Dès qu'on lui a proposé un poste de médecin associé à l'université de Cambridge, à 2500 euros par mois, Voula n'a pas hésité une seconde: «J'aurai la possibilité de gravir les échelons. Le sacrifice sera donc payant.» Ce changement de vie est d'autant plus lourd que Voula laisse derrière elle Maria, sa fille de 17 mois tout juste et Sotiris, son mari, ingénieur au métro d'Athènes.

«Après, il sera trop tard» 

«C'est très difficile de quitter mes racines, ma vie, mais si je ne fais pas ces choix de vie à mon âge, après, il sera trop tard. Ici, mes capacités ne seront jamais valorisées», confie-t-elle avec un pincement au cœur. Pourtant, cette aventure la galvanise. «Nous recherchons déjà un emploi à Londres pour mon mari. J'espère pouvoir accélérer les choses une fois sur place. Je suis sûre que ce sera aussi bénéfique pour l'éducation de ma fille.»
Tout comme Voula, des milliers de Grecs cherchent à déserter le pays. Tous n'ont pas la même opportunité. Ils s'adressent donc à des professionnels. De plus en plus d'agences de chasseurs de têtes proposent aux Grecs de leur assurer une activité à l'étranger.
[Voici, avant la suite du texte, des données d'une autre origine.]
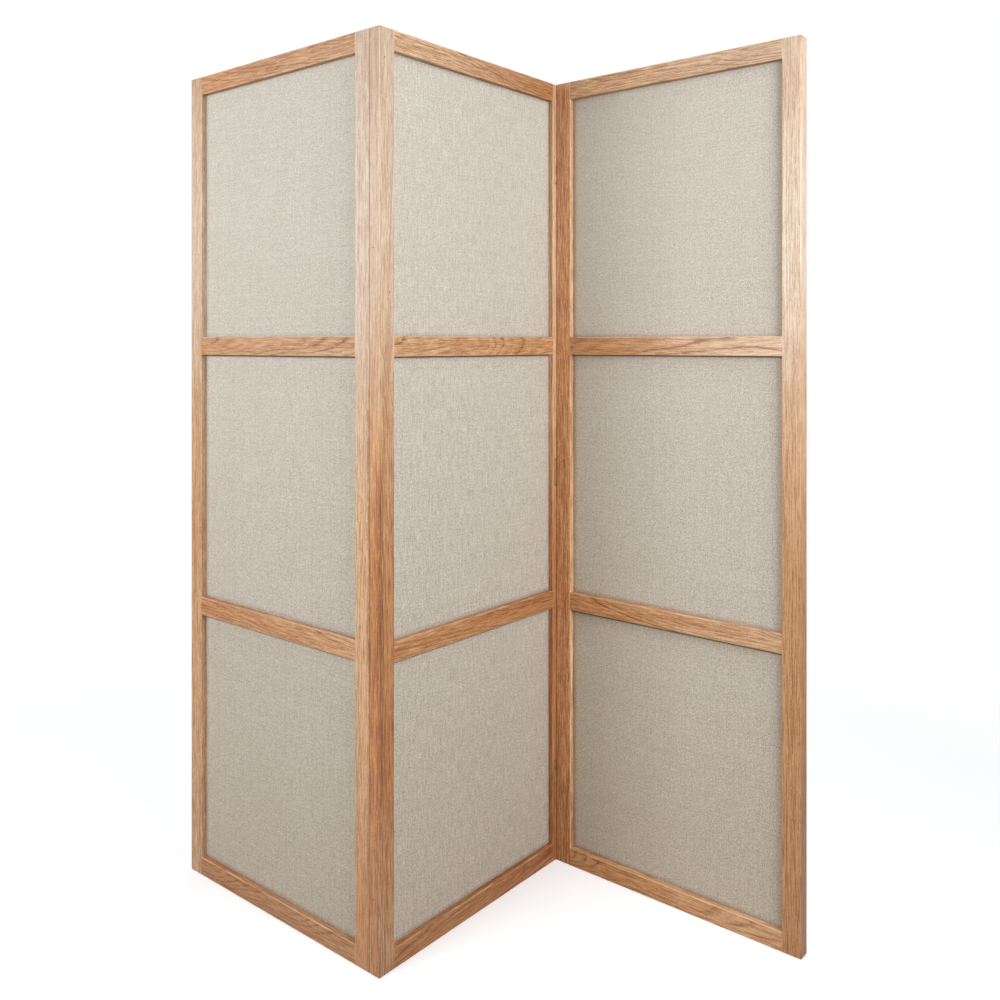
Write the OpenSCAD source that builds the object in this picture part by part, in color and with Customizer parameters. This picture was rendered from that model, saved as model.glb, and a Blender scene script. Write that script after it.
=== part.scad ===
// Folding screen of three hinged oak panels, each with three bays of stretched linen.
// The origin is on the floor under the middle of the centre panel. The centre panel runs
// along X. The left panel turns back towards +Y and the right panel turns forward towards -Y.

/* [Screen] */
// Height of the standing screen
screen_h = 1800; // [1500:10:2000]
// Width of each panel over its two stiles
panel_w = 590; // [420:5:750]
// Thickness of the frames
frame_t = 28; // [26:1:36]

/* [Frame] */
// Width of a stile across its face
stile_w = 40; // [38:1:60]
// Height of a rail across its face
rail_h = 40; // [40:1:60]
// Radius of the eased arrises
arris_r = 2; // [0.5:0.25:3]

/* [Infill] */
// Thickness of the board that carries the linen
board_t = 2.2; // [1.6:0.1:4]
// Thickness of one layer of linen
linen_t = 0.4; // [0.3:0.1:0.8]
// Depth of the groove that holds the infill
groove_depth = 8; // [6:0.5:9]
// Gap between the linen and each wall of its groove
groove_clear = 0.3; // [0.2:0.05:0.5]
// Play between the board and the bottom of its groove
board_play = 1; // [0.5:0.25:2]
// Bare margin of the board around the linen
linen_margin = 2; // [1:0.5:3]

/* [Dowels] */
// Diameter of a dowel
dowel_d = 8; // [6:0.5:8]
// Length of a dowel
dowel_len = 50; // [30:2:60]
// Distance between the two dowels of a rail end
dowel_pitch = 13; // [11:0.5:13]
// Length and depth of the bevel at a dowel's ends
dowel_bevel = 1; // [0.5:0.25:1.5]

/* [Hinges] */
// Height of a hinge
hinge_h = 60; // [50:2:80]
// Distance from the ends of the screen to the outer hinges' middles
hinge_inset = 200; // [120:10:300]
// Width of a leaf, from its free edge to the panel's face
leaf_w = 20; // [16:0.5:22]
// Thickness of a leaf
leaf_t = 1.5; // [1.2:0.1:2]
// Outer diameter of the knuckles
knuckle_d = 5; // [4.6:0.1:6]
// Diameter of the hinge pin
pin_d = 2.5; // [2:0.1:2.8]
// Height of the head at each end of a pin
pin_head_h = 0.8; // [0.5:0.1:1.5]
// Gap between the edge of a side panel and the face of the centre panel
fold_gap = 0.4; // [0.3:0.05:0.8]

/* [Screws] */
// Diameter of a hinge screw's shank
screw_d = 3; // [2.5:0.1:3.5]
// Length of a hinge screw
screw_len = 16; // [12:1:18]
// Distance between the screws along a leaf
screw_pitch = 19; // [14:0.5:20]
// Distance that the middle screw stands closer to the knuckle
screw_stagger = 4; // [0:0.5:5]

/* [Hidden] */
$fn = 48;
// how far a cutting shape reaches past the surface that it opens
cut_over = 1;
hinge_count = 3;
knuckle_count = 5;
// clearance all round a hinge pin, a dowel and a screw
run_clear = 0.05;
// clearance between a knuckle and the wood, and between a leaf's outline and its recess
knuckle_clear = 0.3;
leaf_clear = 0.2;
// gap between two knuckles along the pin
knuckle_gap = 0.2;
// space past the end of a dowel or a screw in its hole
hole_end_clear = 0.5;
// overlap of a pin's head beyond the pin, and of a screw's head beyond its shank
pin_head_lip = 0.9;
screw_head_lip = 1.6;
// straight point of a screw, and the cross cut in its head
screw_point = 3;
cross_w = 0.6;
cross_depth = 0.9;

BAYS = ["bottom", "middle", "top"];
RAILS = ["bottom", "lower", "upper", "top"];
bay_count = len(BAYS);
bay_w = panel_w - 2 * stile_w;
bay_h = (screen_h - len(RAILS) * rail_h) / bay_count;
infill_t = board_t + 2 * linen_t;
groove_w = infill_t + 2 * groove_clear;
tongue = groove_depth - board_play;
board_w = bay_w + 2 * tongue;
board_h = bay_h + 2 * tongue;
dowel_hole_depth = dowel_len / 2 + hole_end_clear;
// distance from the pin's axis to the side panel's inner face
pin_offset = knuckle_d / 2 + knuckle_clear;
knuckle_h = (hinge_h - (knuckle_count - 1) * knuckle_gap) / knuckle_count;
hinge_pitch = (screen_h - 2 * hinge_inset) / (hinge_count - 1);
// the left fold's pin axis in plan; the right fold is this one turned half a turn
pin_x = -panel_w / 2 + frame_t + pin_offset;
pin_y = frame_t / 2 + fold_gap / 2;

// height of a rail's lower edge, and of a bay's lower edge, counted from the floor
function rail_z(i) = i * (rail_h + bay_h);
function bay_z(i) = rail_z(i) + rail_h;
function index(list, name) = search([name], list)[0];

PANELS = ["left", "centre", "right"];
FOLDS = ["left", "right"];

// Shapes of one panel, in the panel's own frame: X runs across it from its left stile's outer
// edge, Y is its thickness with the front at -Y, and Z is up from the floor.

// What is cut from a sharp edge of length l along Z to leave an arris of arris_r. The wood lies
// towards sx and sy from the edge.
module arris_cut(l, sx, sy) {
    linear_extrude(l)
        difference() {
            translate([sx < 0 ? -arris_r : -cut_over, sy < 0 ? -arris_r : -cut_over])
                square(arris_r + cut_over);
            translate([sx * arris_r, sy * arris_r])
                circle(arris_r);
        }
}

// The same cut on both faces of a bar: along Z at x, with the wood towards sx
module face_arris_cuts(x, l, sx)
    for (side = [-1, 1])
        translate([x, side * frame_t / 2, 0])
            arris_cut(l, sx, -side);

// Turns a shape so that its length along Z lies along X and its width along X stands along Z
module lay_down()
    rotate([0, -90, 180])
        children();

// Two dowel holes, or two dowels, at a rail's end: placed round the rail's middle height
module dowel_pair()
    for (side = [-1, 1])
        translate([0, 0, rail_h / 2 + side * dowel_pitch / 2])
            rotate([0, 90, 0])
                children();

module dowel_hole()
    translate([0, 0, -dowel_hole_depth])
        cylinder(h = 2 * dowel_hole_depth, r = dowel_d / 2 + run_clear);

module dowel_shape()
    rotate_extrude()
        polygon([
            [0, -dowel_len / 2],
            [dowel_d / 2 - dowel_bevel, -dowel_len / 2],
            [dowel_d / 2, -dowel_len / 2 + dowel_bevel],
            [dowel_d / 2, dowel_len / 2 - dowel_bevel],
            [dowel_d / 2 - dowel_bevel, dowel_len / 2],
            [0, dowel_len / 2]
        ]);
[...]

L'entreprise suédoise Paragona multiplie les publicités dans la presse hellénique ou sur Internet, en garantissant un emploi à la hauteur des compétences de chacun et un bon salaire. Mais toutes les annonces ne sont pas bonnes. «Des centaines de Grecs, avocats, ingénieurs ou étudiants, ont été bernés par une agence austra­lienne, raconte Kostas Markou, le secrétaire général de l'importante communauté grecque de Melbourne. Par exemple, le site www.ausfis.org se présente comme conseiller en immigration et promet de se charger des visas et de la recherche d'un travail. Mais en fait, il n'en est rien. Les plaintes abondent aujourd'hui. Il faut donc se méfier et bien préparer son départ.»

Clientélisme et népotisme 

Depuis quelques mois, le ministère grec des Affaires étrangères croule sous les demandes de création ou de renouvellement de passeports. «Le téléphone n'arrête pas, surtout en ce moment, tous sont pressés de partir. On a l'impression de vivre cette vague de migration qu'a connue la Grèce au début du XXe siècle. Sauf qu'il n'y a ni guerre ni famine!» confie un diplomate.
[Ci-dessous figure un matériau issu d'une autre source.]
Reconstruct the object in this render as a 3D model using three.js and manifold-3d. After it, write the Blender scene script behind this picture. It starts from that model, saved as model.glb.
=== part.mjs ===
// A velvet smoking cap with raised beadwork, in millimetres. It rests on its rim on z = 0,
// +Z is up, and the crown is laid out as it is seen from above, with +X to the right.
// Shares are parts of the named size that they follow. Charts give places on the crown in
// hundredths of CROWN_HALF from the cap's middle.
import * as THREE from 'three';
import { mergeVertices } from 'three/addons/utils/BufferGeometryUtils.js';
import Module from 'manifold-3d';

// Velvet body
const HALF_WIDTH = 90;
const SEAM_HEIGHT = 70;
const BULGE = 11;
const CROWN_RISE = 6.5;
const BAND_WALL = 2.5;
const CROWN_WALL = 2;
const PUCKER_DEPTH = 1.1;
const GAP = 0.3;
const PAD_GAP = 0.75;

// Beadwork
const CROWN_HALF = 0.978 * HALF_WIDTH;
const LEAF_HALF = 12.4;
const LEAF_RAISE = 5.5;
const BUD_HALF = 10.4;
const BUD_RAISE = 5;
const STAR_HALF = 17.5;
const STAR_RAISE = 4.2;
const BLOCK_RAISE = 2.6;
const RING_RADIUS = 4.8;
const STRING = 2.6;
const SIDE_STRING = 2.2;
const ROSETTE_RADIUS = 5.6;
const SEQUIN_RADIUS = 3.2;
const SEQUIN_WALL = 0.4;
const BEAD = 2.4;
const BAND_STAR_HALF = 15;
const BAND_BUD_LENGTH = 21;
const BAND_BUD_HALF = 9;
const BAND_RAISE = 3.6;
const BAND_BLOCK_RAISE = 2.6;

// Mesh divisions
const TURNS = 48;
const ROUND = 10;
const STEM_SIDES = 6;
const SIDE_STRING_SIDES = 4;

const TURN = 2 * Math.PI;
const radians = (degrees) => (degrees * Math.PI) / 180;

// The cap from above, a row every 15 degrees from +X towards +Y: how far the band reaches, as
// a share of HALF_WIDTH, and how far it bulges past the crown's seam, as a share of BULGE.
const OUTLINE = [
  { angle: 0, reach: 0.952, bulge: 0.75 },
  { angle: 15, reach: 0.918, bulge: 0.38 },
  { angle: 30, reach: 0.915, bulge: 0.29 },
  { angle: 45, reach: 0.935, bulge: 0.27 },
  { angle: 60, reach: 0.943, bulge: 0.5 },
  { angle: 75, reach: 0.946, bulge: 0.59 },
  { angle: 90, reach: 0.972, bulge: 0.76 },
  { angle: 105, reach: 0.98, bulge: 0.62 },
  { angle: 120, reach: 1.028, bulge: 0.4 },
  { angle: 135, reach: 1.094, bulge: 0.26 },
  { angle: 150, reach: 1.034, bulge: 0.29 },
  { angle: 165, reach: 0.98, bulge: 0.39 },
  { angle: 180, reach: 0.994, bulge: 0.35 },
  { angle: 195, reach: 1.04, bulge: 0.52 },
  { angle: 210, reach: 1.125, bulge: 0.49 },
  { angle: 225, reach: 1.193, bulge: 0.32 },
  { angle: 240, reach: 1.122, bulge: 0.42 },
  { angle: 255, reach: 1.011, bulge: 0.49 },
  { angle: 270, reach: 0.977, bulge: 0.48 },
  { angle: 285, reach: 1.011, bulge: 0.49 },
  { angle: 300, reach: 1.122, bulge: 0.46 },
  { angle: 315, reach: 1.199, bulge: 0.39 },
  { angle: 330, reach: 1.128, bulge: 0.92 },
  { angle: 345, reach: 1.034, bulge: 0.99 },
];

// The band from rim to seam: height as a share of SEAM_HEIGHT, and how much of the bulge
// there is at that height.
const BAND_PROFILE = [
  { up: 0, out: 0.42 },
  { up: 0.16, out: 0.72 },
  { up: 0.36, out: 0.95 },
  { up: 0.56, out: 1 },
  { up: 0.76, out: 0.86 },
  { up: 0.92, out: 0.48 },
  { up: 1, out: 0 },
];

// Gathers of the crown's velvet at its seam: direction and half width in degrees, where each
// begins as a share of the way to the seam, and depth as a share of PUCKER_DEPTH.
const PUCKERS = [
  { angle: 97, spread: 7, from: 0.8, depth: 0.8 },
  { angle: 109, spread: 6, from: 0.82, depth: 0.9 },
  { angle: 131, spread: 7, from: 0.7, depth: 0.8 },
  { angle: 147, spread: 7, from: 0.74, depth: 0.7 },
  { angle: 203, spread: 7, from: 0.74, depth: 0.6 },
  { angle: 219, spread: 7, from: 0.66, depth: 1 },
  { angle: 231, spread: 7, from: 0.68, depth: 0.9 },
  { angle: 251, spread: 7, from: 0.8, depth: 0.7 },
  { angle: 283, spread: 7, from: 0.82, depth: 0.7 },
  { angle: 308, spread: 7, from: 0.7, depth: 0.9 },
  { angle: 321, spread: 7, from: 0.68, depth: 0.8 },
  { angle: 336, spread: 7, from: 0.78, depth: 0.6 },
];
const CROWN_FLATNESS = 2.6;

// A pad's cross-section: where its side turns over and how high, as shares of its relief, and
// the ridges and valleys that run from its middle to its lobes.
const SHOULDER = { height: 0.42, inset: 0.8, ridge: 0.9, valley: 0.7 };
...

Déjà, plus de 70.000 Grecs seraient partis pour les États-Unis, plus de 15.000 auraient rejoint l'Allemagne, l'Angleterre et la France. «Malheureusement, après les capitaux, ce sont les cerveaux qui partent… Ceux à qui le système coupe l'herbe sous le pied», affirme Ioannis Detseris, le président de l'Union des médecins libéraux. «Dans tous les secteurs, le clientélisme, le népotisme et les mentalités tardent à changer. Il faut reconnaître qu'il y a trop de médecins en Grèce, 70.000 pour 10 millions d'habitants. Mais, d'un autre côté, ils sont déjà 5000 à être partis en moins de trois ans. Alors si les meilleurs partent, que va-t-il rester?» s'interroge-t-il.
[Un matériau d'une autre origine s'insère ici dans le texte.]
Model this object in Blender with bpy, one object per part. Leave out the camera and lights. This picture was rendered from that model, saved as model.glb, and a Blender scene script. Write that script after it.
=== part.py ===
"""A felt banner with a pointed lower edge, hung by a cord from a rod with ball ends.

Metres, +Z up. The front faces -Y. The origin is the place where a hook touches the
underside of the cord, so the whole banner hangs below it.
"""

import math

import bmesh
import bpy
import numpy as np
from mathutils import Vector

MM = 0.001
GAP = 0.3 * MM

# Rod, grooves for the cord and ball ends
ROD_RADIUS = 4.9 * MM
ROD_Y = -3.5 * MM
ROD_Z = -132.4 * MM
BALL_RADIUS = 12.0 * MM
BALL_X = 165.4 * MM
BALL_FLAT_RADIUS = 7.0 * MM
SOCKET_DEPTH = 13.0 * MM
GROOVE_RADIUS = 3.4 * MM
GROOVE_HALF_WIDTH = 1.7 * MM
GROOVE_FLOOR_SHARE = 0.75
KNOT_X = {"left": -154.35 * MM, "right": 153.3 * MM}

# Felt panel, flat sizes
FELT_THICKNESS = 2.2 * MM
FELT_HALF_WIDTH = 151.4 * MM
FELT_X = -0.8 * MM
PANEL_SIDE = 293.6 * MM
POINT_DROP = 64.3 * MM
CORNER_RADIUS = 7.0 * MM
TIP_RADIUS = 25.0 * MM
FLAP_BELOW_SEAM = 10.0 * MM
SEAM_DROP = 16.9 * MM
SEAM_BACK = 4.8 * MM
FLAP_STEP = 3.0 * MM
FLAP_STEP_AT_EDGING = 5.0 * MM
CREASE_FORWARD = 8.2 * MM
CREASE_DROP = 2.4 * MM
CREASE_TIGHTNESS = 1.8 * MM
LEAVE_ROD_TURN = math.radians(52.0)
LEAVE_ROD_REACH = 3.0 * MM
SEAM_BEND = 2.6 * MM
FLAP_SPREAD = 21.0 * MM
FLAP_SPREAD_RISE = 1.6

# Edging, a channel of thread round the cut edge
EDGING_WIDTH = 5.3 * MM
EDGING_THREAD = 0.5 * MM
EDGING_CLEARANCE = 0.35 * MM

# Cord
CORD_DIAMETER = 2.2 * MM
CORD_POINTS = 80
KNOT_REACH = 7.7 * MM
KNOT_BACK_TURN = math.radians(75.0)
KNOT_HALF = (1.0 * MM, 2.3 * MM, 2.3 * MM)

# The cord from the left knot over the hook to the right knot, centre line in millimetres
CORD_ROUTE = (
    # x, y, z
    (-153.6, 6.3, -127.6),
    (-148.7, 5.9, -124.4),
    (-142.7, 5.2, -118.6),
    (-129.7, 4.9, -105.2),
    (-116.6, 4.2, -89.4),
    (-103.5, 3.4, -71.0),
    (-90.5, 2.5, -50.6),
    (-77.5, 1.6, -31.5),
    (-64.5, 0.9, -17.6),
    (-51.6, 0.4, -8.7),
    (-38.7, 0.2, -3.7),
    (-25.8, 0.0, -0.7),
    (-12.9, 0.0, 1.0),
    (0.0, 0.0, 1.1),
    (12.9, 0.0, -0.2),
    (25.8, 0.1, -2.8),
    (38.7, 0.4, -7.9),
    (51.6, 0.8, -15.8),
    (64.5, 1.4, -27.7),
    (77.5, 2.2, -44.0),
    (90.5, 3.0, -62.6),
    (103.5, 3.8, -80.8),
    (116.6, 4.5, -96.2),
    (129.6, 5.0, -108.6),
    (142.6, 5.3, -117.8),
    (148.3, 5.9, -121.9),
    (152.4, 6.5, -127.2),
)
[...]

Tout entier absorbé par la nécessité de mener à bien les réformes malgré les dégâts collatéraux, le gouvernement s'inquiète tout de même de ce mouvement migratoire croissant qui touche toute la population. D'autant que les jeunes suivent le mouvement. Selon les derniers sondages, sept sur dix des 20-25 ans veulent quitter le pays. Or cette génération est la plus diplômée d'Europe. Son départ handicaperait grandement le futur du pays. Malgré tout, les autorités espèrent que ces «cerveaux» reviendront, une fois la crise passée.